DIRECTIONS FOR THIS TASK
Print the lines of the data, starting with the first, up to and including the line where "-476, 6, -1.2)]" appears.

====== DATASET RECORDS

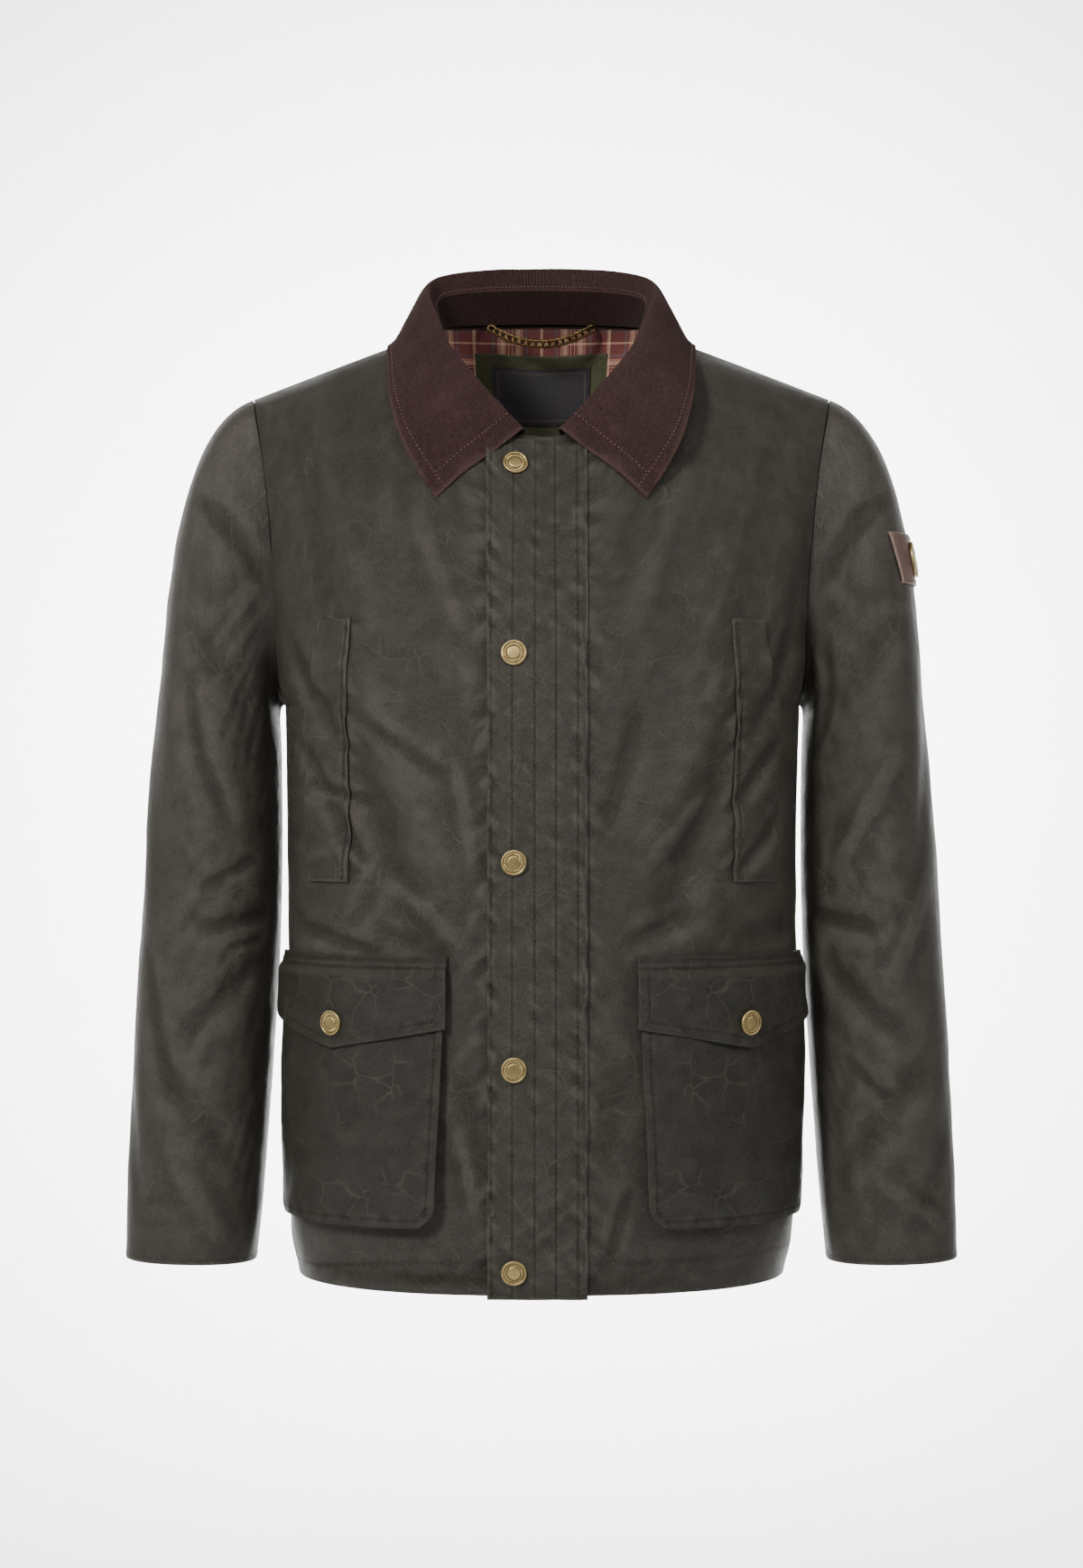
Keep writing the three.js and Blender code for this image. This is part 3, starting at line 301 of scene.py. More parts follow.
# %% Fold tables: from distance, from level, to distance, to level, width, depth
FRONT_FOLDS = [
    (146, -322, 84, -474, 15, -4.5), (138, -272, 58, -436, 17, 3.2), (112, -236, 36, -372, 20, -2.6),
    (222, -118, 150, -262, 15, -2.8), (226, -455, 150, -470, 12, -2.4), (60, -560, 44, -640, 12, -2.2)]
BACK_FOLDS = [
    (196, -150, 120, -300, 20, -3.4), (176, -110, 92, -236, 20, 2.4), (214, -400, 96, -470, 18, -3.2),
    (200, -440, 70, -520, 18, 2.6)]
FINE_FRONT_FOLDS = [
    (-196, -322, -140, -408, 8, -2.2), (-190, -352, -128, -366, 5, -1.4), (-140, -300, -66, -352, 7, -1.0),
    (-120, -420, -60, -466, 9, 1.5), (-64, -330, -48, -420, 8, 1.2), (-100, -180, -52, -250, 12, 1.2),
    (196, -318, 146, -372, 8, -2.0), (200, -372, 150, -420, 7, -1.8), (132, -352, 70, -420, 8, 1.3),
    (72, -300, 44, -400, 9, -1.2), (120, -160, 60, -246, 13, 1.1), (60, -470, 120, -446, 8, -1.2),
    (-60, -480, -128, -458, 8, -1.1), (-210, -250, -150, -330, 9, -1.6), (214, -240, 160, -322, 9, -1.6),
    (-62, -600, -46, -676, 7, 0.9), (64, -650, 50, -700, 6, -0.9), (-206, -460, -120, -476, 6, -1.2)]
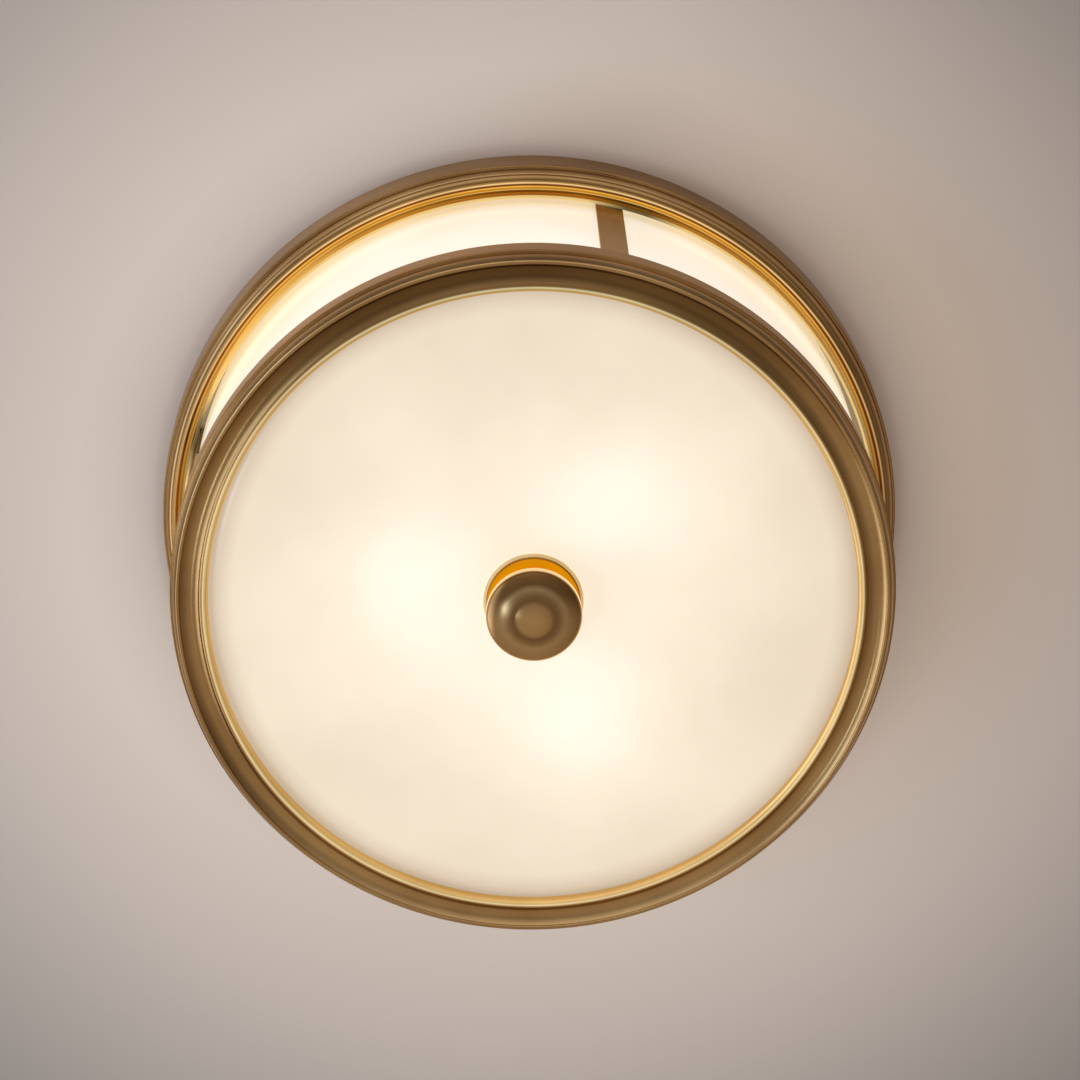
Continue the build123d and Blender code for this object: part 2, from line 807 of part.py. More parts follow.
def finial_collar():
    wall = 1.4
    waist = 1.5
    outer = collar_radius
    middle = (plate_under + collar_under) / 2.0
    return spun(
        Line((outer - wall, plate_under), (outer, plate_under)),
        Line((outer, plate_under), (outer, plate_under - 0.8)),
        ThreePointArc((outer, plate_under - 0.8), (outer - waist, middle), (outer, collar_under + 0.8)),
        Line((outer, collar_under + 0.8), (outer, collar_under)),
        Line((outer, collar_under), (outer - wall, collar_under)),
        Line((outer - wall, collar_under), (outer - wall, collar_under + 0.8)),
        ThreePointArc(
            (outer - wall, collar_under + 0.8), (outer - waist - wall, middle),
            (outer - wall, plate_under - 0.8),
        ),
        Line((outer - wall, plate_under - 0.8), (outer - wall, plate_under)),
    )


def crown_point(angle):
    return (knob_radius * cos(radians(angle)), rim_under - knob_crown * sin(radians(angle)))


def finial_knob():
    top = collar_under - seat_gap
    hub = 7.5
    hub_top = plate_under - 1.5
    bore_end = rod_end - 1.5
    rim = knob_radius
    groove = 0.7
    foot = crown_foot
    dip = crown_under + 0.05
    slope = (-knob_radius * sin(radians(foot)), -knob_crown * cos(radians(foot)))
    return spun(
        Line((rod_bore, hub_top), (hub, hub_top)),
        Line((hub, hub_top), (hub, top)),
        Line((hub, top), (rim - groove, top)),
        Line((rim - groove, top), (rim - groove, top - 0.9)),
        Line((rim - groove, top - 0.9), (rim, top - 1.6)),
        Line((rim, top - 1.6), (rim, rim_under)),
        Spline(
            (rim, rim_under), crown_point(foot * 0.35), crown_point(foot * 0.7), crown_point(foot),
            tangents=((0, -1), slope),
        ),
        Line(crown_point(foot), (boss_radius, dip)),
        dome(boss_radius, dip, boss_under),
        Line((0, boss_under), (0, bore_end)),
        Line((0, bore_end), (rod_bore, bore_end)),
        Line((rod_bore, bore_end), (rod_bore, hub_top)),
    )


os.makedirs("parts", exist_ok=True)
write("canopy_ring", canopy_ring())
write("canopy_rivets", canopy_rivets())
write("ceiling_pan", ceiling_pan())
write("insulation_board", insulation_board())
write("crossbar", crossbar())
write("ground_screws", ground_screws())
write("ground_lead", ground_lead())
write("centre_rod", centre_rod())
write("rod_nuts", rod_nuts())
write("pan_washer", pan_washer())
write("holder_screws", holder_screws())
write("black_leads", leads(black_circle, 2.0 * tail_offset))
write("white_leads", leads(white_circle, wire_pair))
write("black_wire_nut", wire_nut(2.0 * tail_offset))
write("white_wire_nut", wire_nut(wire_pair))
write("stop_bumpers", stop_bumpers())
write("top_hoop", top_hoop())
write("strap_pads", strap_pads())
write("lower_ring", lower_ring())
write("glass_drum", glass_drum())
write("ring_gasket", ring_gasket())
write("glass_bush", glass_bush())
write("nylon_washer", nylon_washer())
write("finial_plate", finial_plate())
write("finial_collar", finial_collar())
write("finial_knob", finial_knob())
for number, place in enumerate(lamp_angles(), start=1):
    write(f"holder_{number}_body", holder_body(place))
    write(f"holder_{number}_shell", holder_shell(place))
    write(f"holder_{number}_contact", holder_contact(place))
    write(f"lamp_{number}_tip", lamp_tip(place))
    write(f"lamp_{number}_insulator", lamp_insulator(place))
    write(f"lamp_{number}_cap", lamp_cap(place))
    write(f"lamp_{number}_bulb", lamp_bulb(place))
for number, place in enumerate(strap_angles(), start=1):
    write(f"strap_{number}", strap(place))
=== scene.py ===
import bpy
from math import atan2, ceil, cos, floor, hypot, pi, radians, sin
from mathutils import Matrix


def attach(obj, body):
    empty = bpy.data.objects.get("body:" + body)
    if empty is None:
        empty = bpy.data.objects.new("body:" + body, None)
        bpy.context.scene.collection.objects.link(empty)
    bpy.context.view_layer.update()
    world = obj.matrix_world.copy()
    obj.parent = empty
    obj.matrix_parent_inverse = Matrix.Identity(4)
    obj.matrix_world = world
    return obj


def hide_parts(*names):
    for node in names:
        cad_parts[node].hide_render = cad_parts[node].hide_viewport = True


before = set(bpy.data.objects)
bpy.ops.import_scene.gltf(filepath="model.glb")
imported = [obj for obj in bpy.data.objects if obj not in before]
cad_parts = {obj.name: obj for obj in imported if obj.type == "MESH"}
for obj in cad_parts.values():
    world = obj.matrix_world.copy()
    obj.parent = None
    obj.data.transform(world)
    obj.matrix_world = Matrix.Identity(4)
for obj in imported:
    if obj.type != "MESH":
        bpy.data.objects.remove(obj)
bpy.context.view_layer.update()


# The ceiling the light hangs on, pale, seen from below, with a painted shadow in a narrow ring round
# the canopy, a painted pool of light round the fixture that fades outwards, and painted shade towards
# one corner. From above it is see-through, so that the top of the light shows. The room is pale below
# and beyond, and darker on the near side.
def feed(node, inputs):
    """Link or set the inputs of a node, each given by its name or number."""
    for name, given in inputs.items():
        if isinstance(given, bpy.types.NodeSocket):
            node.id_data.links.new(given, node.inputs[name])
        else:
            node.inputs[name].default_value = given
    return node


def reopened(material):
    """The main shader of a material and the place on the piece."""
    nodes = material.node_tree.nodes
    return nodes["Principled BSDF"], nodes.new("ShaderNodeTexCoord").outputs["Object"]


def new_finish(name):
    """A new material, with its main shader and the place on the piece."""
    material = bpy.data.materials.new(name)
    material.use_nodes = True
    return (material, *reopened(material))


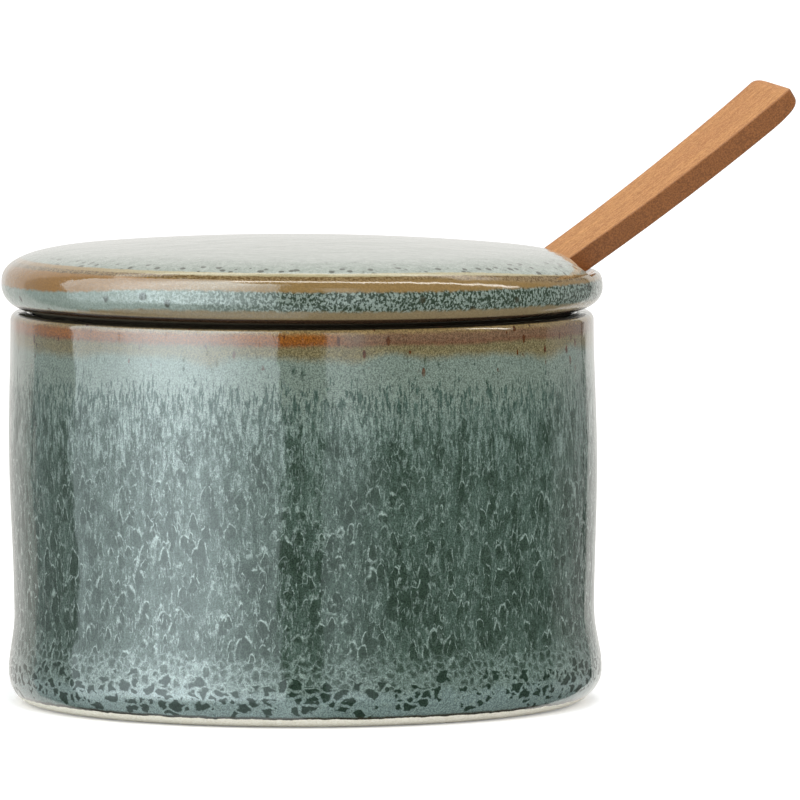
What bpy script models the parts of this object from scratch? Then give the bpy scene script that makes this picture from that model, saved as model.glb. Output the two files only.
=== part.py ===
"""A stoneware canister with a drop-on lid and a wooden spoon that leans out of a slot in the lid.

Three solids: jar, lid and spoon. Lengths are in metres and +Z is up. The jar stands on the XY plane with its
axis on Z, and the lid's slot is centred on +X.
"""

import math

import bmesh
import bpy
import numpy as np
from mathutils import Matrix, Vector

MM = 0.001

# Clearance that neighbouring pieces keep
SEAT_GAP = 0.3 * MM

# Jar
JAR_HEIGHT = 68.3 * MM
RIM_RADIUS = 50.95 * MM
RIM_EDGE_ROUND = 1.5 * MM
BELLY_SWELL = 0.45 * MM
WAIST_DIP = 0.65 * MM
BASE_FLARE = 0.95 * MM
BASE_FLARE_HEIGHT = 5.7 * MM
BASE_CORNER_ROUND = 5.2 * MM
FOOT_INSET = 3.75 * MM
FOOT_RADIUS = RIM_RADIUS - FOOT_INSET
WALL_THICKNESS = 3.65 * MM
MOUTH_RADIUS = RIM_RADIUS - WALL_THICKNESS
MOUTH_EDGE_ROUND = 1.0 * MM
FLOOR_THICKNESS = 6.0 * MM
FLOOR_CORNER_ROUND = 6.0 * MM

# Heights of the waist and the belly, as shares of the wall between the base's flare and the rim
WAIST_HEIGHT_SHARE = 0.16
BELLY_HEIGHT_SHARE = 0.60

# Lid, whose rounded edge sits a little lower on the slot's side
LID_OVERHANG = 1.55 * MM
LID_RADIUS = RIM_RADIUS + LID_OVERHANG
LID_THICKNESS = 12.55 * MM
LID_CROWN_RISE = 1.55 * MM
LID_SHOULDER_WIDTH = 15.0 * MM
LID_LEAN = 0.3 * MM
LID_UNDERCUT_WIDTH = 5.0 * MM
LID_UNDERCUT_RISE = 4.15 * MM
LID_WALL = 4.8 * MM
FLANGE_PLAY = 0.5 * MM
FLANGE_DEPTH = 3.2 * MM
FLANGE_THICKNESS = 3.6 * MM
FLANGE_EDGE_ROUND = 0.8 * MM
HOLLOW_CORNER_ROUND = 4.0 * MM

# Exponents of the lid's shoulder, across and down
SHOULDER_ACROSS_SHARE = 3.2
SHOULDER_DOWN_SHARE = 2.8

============

IN RESPONSE
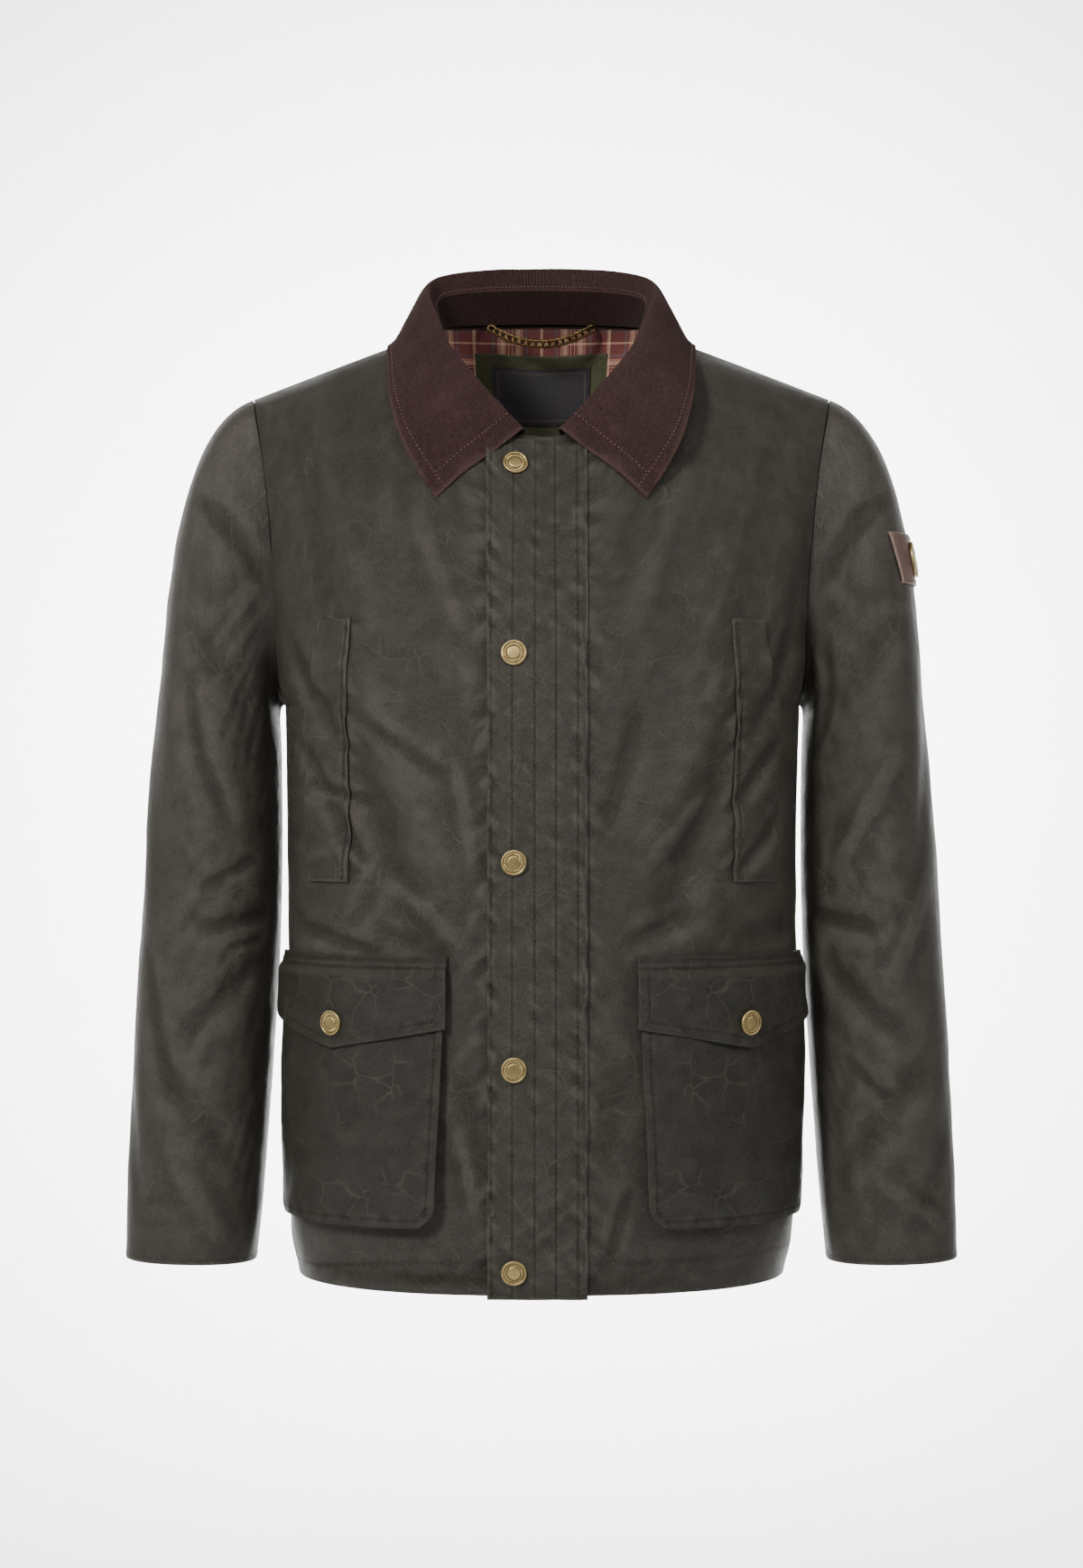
Keep writing the three.js and Blender code for this image. This is part 3, starting at line 301 of scene.py. More parts follow.
# %% Fold tables: from distance, from level, to distance, to level, width, depth
FRONT_FOLDS = [
    (146, -322, 84, -474, 15, -4.5), (138, -272, 58, -436, 17, 3.2), (112, -236, 36, -372, 20, -2.6),
    (222, -118, 150, -262, 15, -2.8), (226, -455, 150, -470, 12, -2.4), (60, -560, 44, -640, 12, -2.2)]
BACK_FOLDS = [
    (196, -150, 120, -300, 20, -3.4), (176, -110, 92, -236, 20, 2.4), (214, -400, 96, -470, 18, -3.2),
    (200, -440, 70, -520, 18, 2.6)]
FINE_FRONT_FOLDS = [
    (-196, -322, -140, -408, 8, -2.2), (-190, -352, -128, -366, 5, -1.4), (-140, -300, -66, -352, 7, -1.0),
    (-120, -420, -60, -466, 9, 1.5), (-64, -330, -48, -420, 8, 1.2), (-100, -180, -52, -250, 12, 1.2),
    (196, -318, 146, -372, 8, -2.0), (200, -372, 150, -420, 7, -1.8), (132, -352, 70, -420, 8, 1.3),
    (72, -300, 44, -400, 9, -1.2), (120, -160, 60, -246, 13, 1.1), (60, -470, 120, -446, 8, -1.2),
    (-60, -480, -128, -458, 8, -1.1), (-210, -250, -150, -330, 9, -1.6), (214, -240, 160, -322, 9, -1.6),
    (-62, -600, -46, -676, 7, 0.9), (64, -650, 50, -700, 6, -0.9), (-206, -460, -120, -476, 6, -1.2)]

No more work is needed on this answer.